▶ **Task to carry out**:
Reply with nothing except the number of lines that contain the word "from".

▶ **Material**:
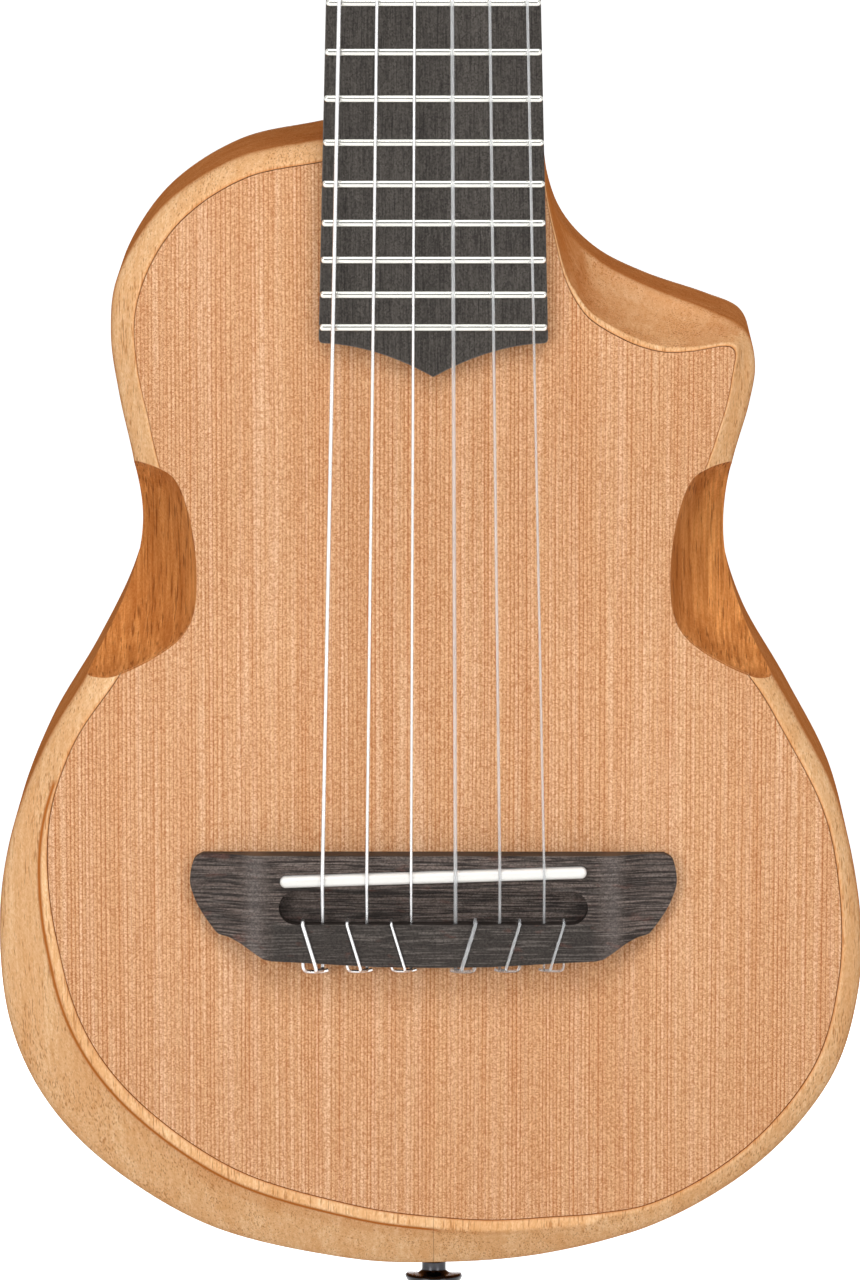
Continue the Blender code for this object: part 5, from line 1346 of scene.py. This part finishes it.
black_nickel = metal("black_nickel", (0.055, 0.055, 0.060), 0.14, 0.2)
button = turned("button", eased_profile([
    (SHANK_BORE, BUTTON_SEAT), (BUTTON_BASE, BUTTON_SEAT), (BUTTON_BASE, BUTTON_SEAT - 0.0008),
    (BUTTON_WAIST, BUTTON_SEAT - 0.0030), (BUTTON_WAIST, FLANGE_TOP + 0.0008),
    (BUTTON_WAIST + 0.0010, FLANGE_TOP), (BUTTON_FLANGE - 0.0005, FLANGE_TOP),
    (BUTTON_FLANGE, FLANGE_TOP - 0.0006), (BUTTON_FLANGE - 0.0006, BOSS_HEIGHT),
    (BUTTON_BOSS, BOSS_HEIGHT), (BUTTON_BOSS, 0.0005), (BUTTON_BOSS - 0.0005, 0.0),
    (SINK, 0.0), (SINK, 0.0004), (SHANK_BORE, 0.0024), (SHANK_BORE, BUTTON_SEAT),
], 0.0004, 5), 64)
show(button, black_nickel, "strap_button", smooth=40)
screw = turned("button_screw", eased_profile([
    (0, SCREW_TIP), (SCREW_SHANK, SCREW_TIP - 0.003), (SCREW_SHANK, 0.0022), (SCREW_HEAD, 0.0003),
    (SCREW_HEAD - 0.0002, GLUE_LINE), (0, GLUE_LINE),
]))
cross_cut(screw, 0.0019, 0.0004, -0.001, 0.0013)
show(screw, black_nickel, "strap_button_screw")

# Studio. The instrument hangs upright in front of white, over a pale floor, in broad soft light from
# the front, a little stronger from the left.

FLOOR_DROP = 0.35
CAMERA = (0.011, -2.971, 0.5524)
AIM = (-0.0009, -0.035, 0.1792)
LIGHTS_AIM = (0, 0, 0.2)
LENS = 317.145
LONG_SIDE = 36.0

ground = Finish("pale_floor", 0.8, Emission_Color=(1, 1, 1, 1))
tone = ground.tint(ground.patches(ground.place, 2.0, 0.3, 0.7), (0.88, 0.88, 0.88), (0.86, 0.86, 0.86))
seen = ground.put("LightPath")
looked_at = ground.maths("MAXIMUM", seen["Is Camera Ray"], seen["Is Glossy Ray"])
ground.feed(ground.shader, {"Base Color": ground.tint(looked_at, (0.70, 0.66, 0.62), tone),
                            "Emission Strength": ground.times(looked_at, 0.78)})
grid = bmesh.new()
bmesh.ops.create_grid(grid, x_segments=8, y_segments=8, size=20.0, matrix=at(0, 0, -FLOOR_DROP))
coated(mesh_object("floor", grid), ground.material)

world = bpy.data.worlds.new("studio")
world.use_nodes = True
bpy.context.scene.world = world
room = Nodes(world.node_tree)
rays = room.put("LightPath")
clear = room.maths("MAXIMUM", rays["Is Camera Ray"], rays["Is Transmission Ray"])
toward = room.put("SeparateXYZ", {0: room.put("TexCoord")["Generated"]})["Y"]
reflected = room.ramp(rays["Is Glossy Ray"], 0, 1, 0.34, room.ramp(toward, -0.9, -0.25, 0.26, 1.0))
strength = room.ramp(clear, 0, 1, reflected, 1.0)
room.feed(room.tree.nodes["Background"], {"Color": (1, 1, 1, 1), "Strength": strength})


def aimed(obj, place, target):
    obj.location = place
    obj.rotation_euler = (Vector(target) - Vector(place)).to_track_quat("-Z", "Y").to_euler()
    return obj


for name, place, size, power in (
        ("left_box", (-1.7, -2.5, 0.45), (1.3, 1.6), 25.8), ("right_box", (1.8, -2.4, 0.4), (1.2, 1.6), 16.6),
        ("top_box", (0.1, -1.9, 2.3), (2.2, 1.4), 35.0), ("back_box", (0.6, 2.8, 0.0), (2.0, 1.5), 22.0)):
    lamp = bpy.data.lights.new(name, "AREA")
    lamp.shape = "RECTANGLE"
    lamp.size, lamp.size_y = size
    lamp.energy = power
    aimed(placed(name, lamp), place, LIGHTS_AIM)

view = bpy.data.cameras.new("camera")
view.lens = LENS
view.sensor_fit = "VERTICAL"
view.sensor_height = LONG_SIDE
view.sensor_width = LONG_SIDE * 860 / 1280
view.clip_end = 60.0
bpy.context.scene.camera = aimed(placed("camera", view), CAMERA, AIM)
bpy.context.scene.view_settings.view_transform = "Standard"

▶ **Answer to the exercise**:
3